If the psu is not regulated then it is probably going to deliver a much higher voltage to a device which has a lower current draw.
On the one hand.. I've never had a problem with appliance PSU's of any sort. If I have a 12v .00000001A device and a 12V 1,0000,0000amp PSU I'll expect it to work.
On the other hand.... I've killed a couple of motorbike voltage regulators by jumping the bike from a running car. Older/smaller bikes use something like a zener diode to regulate voltage, and they dump excess power to ground (heating up in the process). A car tends to run at a slightly higher voltage than a bike (IIRC 14.5 vs 14.1), and the poor little zener just cannot keep up.
Well, it was told to me as a true story and one should never let the truth get in the way of a good story...
There is this bloke in Melbourne, Australia who goes around to all the government auctions and buys up all their obsolete computer gear eg washing machine disk drive etc. He gets the stuff for pennies/cents since its all obsolete and nobody wants it. He then stores it all in a disused aircraft hangar and waits... Inevitably, some *other* government department urgently needs a washing machine disk drive to keep their legacy system going. Guess where they have to go to get one? I'm sure he doesn't mark it up too much!
I don't know about the guy in Melbourne, but I have had dealings with a similar company in Adelaide that used to buy and sell stuff to/from what was then known as the Weapons Research Establishment.
WRE's problem was that we were either trying to buy stuff before it even got onto the market, or alternatively, was so well tried and proven as to be totally obsolete.
A customer moved their IT server support contract from us to an under-cutting competitor. The latter then found that the only source of spares was in our hands - not to mention the technical expertise. They then had to outsource the support to us - but with them taking all the SLA risk and penalties.
...to admit my shame.
Sometimes I have re-bought items I know I already own because finding them in the loft full of junk is a daunting task. Cables, little widgets, connection converters etc. I know for certain I have at least 1 or 2 of them but a 30 second ordering spree on eBay will yield the item with less effort.
Someone please make me feel better and tell me i'm not the only person that does this? :s
You're not the only person. For me, it's got worse since I moved into a big house. When I measure the chore of searching the place for the tool I need* against the cost of replacing it with something that probably costs much less than the original, the replacement usually wins.
*I wouldn't need to search If I put things away neatly when I've finished with them. But I'm a lifelong believer in "associative retrieval" - I can find anything by remembering what I last did with it. Unfortunately my memory isn't what it was.
I would advise organising everything properly. I historically haven't done that, and if you let things get into a state it takes a colossal amount of work to sort things again.
If you keep buying things, you then find you have a large number of e.g. DVI to VGA converters (which I've then used, attaching multiple old systems to a KVM)
"Unfortunately my memory isn't what it was."
When putting something "out of my hand" I now try to make a conscious effort of noting where I put it.
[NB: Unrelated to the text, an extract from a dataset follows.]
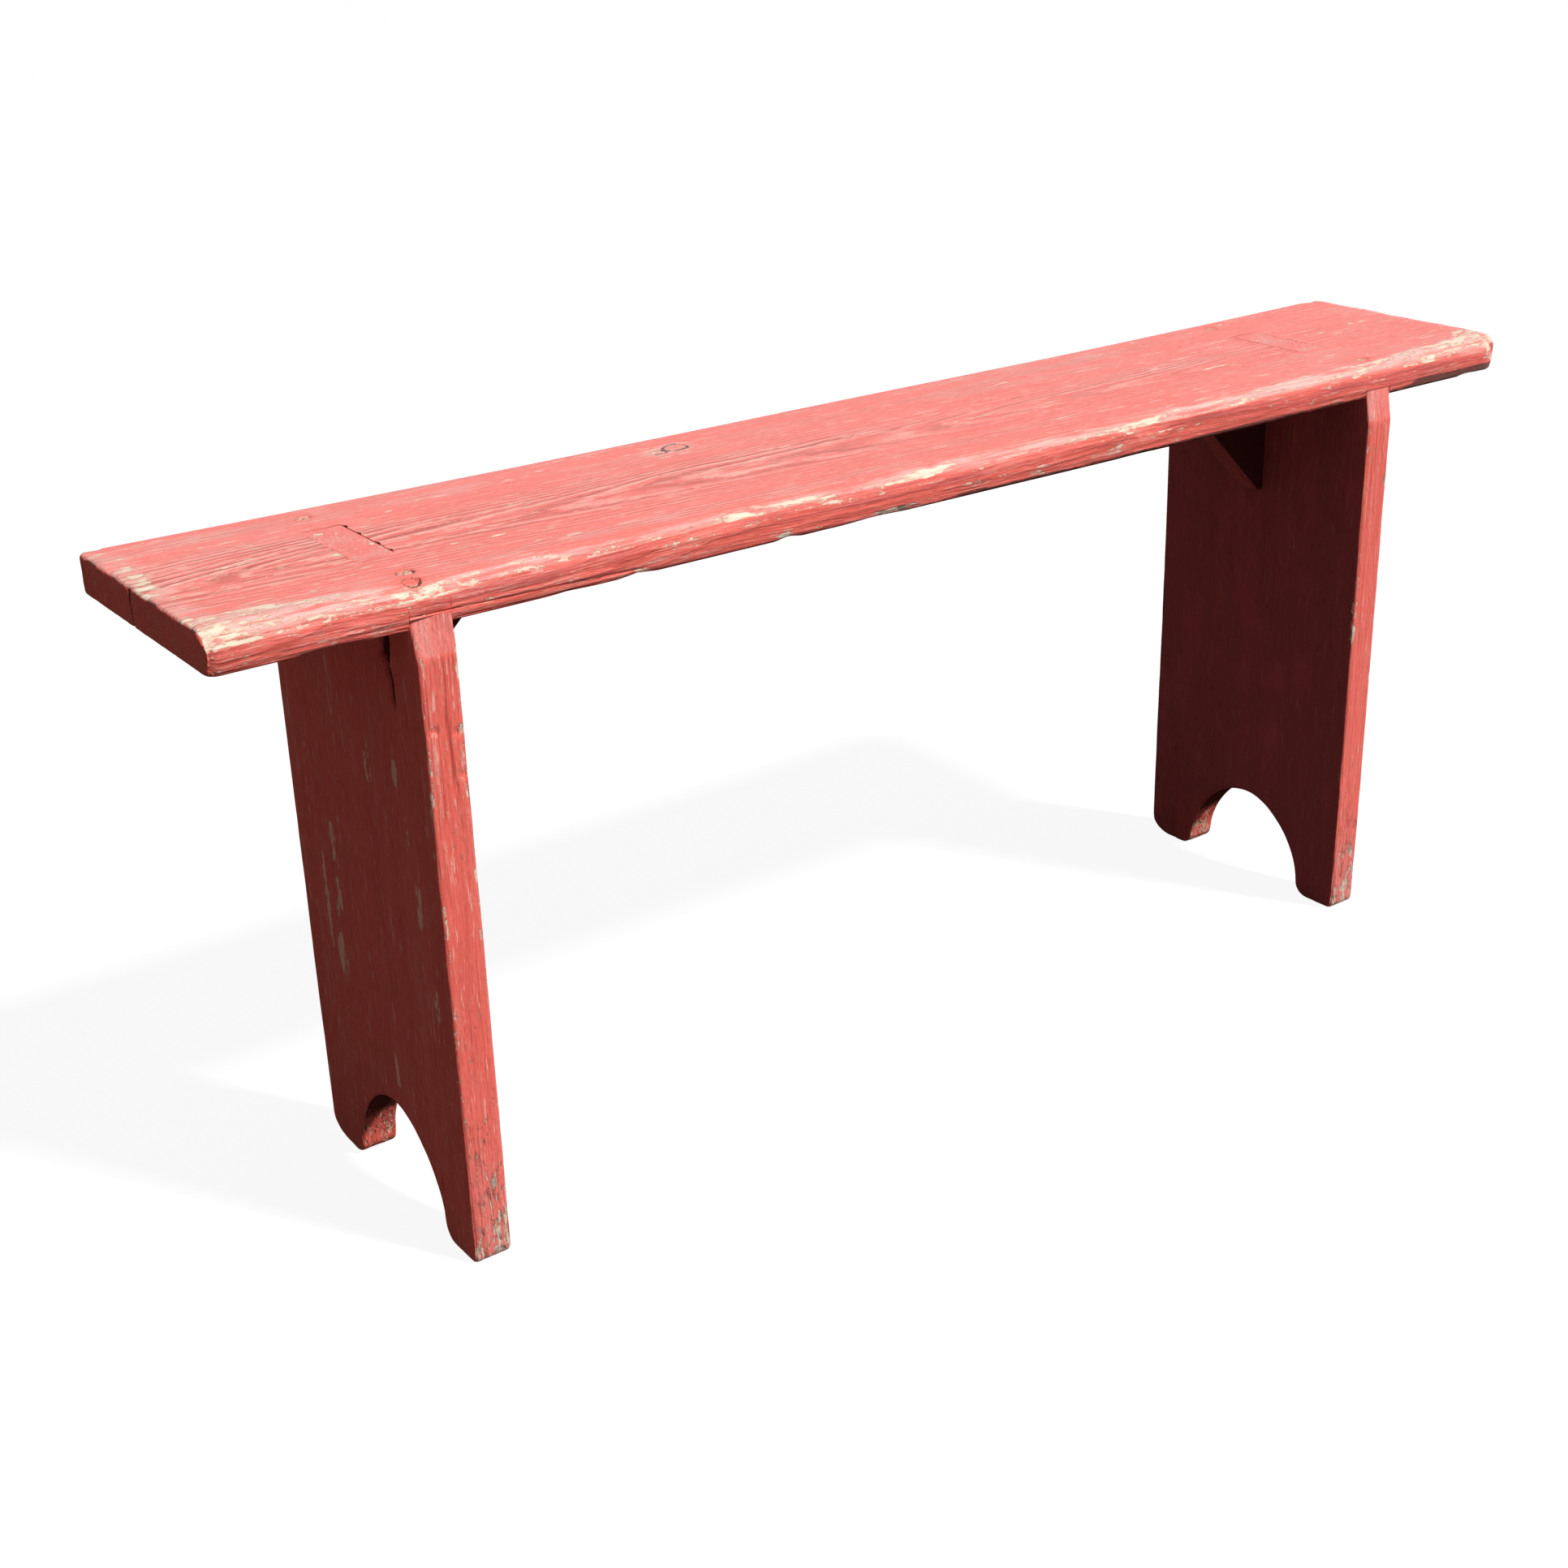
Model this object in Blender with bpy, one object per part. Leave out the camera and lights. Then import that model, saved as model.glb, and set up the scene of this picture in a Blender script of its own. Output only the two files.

The worst case is coming across something you know you will soon need. You move it to a "safe" place. Then afterwards you find you can only remember where it was originally - and the "safe" place eludes you.
"The worst case is coming across something you know you will soon need. You move it to a "safe" place. Then afterwards you find you can only remember where it was originally - and the "safe" place eludes you."
I always think "where would i expect to find this later on" , and have to put it in that spot, even if thats not where i want to keep it!
"Someone please make me feel better and tell me i'm not the only person that does this?"
No. Most recent was a pair of pliers. Couldn't find my pliers anywhere. Went out and bought a new pair. Used them. Went to set them down and realised I was putting them beside the pair I couldn't find on a shelf I'd searched several times. Tools have this mysterious ability to dematerialise, possibly move to a different place and maybe time and then return by some quantum jiggery-pokery.